◆ MATERIAL ◆
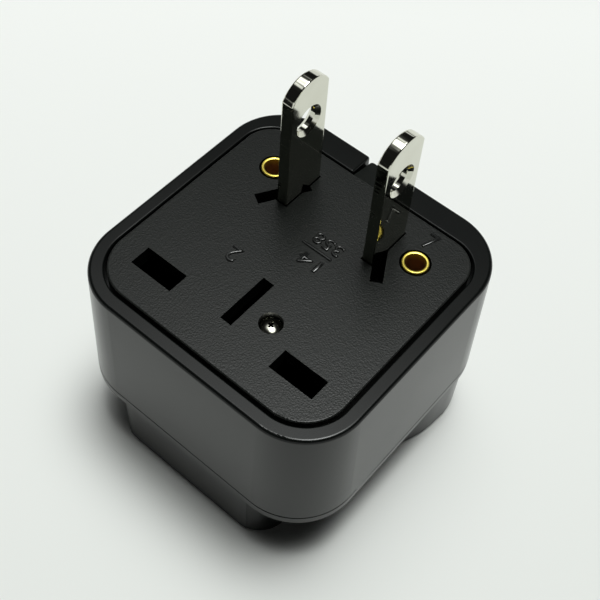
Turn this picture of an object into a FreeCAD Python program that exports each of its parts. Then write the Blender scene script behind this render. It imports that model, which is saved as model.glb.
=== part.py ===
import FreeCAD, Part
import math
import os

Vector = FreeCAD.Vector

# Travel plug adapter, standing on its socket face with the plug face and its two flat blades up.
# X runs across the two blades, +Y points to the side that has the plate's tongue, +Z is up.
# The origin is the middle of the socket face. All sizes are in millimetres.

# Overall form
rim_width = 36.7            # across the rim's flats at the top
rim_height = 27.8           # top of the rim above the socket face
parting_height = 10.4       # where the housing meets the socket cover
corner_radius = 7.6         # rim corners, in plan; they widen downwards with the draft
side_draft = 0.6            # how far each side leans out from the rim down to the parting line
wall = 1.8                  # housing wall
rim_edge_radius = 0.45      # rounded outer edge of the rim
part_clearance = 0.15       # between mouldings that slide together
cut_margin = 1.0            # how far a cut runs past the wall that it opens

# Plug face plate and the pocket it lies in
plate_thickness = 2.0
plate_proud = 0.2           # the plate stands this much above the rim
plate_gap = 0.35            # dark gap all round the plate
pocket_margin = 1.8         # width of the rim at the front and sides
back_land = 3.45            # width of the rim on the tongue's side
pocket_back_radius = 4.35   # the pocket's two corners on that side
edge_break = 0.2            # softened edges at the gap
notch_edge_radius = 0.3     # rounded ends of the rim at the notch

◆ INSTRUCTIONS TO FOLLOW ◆
Extract the complete listing verbatim.

◆ RESPONSE TO THE TASK ◆
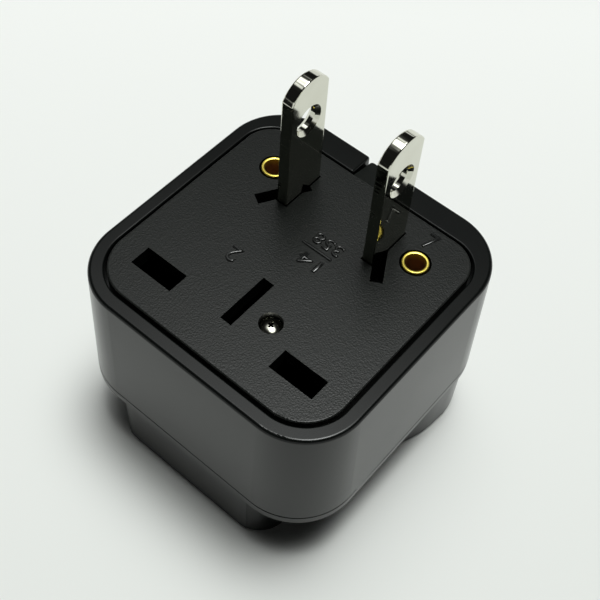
Turn this picture of an object into a FreeCAD Python program that exports each of its parts. Then write the Blender scene script behind this render. It imports that model, which is saved as model.glb.
=== part.py ===
import FreeCAD, Part
import math
import os

Vector = FreeCAD.Vector

# Travel plug adapter, standing on its socket face with the plug face and its two flat blades up.
# X runs across the two blades, +Y points to the side that has the plate's tongue, +Z is up.
# The origin is the middle of the socket face. All sizes are in millimetres.

# Overall form
rim_width = 36.7            # across the rim's flats at the top
rim_height = 27.8           # top of the rim above the socket face
parting_height = 10.4       # where the housing meets the socket cover
corner_radius = 7.6         # rim corners, in plan; they widen downwards with the draft
side_draft = 0.6            # how far each side leans out from the rim down to the parting line
wall = 1.8                  # housing wall
rim_edge_radius = 0.45      # rounded outer edge of the rim
part_clearance = 0.15       # between mouldings that slide together
cut_margin = 1.0            # how far a cut runs past the wall that it opens

# Plug face plate and the pocket it lies in
plate_thickness = 2.0
plate_proud = 0.2           # the plate stands this much above the rim
plate_gap = 0.35            # dark gap all round the plate
pocket_margin = 1.8         # width of the rim at the front and sides
back_land = 3.45            # width of the rim on the tongue's side
pocket_back_radius = 4.35   # the pocket's two corners on that side
edge_break = 0.2            # softened edges at the gap
notch_edge_radius = 0.3     # rounded ends of the rim at the notch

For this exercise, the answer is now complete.